Cuando Donald Beardslee cometió en 1981 el asesinato de dos mujeres en condiciones por demás violentas e inhumanas, jamás se imaginó que a la vuelta de 24 años sería ejecutado a través de una inyección letal.
Beardslee es el primer ejecutado en California en tres años y el número 11 desde 1978 cuando se restauró la pena de muerte en dicha Entidad.
En California, como en otros estados de la Unión Americana, son cientos los condenados a la pena capital, pero son muy pocos los que llegan a sufrir la máxima sentencia.
En México la pena de muerte fue abolida hace varias décadas por dos razones básicas: por inhumana y porque se ha comprobado que no ayuda a reducir el índice de delitos graves.
Efectivamente, como ocurrió con Beardslee, en la mayor parte de los crímenes de alta envergadura los delincuentes no piensan en las consecuencias y menos en la posibilidad de ser arrestados y condenados a la pena capital.
Sin embargo, en ciertos casos este escarmiento produce una sensación de tranquilidad en la sociedad al saber que ese delincuente jamás podrá cometer una atrocidad similar.
En 1957, en Hermosillo, Sonora, José Rosario Zamarripa y Francisco Ruiz Corrales fueron los últimos delincuentes en ser fusilados en México.
Ambos abusaron sexualmente y asesinaron a dos menores, delitos que habían enardecido a la sociedad sonorense.
En medio de las frías paredes de la vieja Penitenciaría Estatal, ubicada en las faldas del Cerro de la Campana, quedaron los cuerpos sin vida de aquellos dos sátiros muertos a balazos por un pelotón de la policía estatal.
Surgieron en aquel entonces voces muy críticas por la ejecución, pero transcurrieron por lo menos dos décadas para que en Sonora se registrara un crimen de tal magnitud.
Viene a cuento lo anterior ante la complejidad adquirida por los delitos del narcotráfico y en especial ante el poder y la fuerza económica que gozan sus cabecillas.
En las últimas semanas quedó en evidencia que estos capos no requieren estar en libertad para planear y ejecutar matanzas y acciones delictivas de toda índole.
Gracias al inmenso poder que les confieren sus fortunas, desde sus más recónditas celdas son capaces de corromper a cualquier autoridad y de ordenar todo tipo de acciones delictivas.

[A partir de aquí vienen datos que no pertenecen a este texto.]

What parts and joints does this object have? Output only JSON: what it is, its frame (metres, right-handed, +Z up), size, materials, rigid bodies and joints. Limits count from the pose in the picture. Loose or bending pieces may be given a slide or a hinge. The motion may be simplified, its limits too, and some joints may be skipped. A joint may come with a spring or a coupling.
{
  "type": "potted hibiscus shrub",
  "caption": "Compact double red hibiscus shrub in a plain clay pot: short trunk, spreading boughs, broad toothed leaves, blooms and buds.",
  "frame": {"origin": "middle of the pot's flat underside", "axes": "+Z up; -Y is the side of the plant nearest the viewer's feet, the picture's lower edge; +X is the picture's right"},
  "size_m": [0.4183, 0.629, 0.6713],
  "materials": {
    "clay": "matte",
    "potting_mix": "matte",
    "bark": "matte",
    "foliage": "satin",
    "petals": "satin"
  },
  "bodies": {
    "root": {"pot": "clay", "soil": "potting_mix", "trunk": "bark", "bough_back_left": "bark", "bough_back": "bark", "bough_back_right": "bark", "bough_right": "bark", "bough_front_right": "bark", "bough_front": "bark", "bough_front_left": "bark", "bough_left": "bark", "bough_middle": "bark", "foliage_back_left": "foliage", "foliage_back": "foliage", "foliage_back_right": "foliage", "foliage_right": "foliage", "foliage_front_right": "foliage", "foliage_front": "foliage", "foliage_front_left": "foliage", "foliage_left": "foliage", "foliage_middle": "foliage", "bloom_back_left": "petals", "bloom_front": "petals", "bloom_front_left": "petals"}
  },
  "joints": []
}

Lo mismo ocurre con las bandas de secuestradores que han sembrado una estela interminable de dolor e indignación entre cientos de familias mexicanas durante los últimos años.
¿No será el momento adecuado para reimplantar la pena de muerte en México, al menos para aquellos delincuentes en donde su peligrosidad represente una amenaza constante para las autoridades y la sociedad?
Los argumentos en contra son muchos, amén de que sectores claves se oponen a ella como la Iglesia Católica, habría que escucharlos a todos antes de cualquier decisión.
Pero sin perder de vista que tales delincuentes con sus respectivas redes de operación han llegado a niveles de saña, perversidad y poder inauditos.
Su rehabilitación en cárceles que ellos controlan se observa prácticamente imposible y menos en una sociedad permisiva acostumbrada a bailar al son que le toquen.
La pena de muerte sería a estas alturas una interesante alternativa para poner freno a la delincuencia organizada alto calibre que mantiene en jaque a la sociedad mexicana.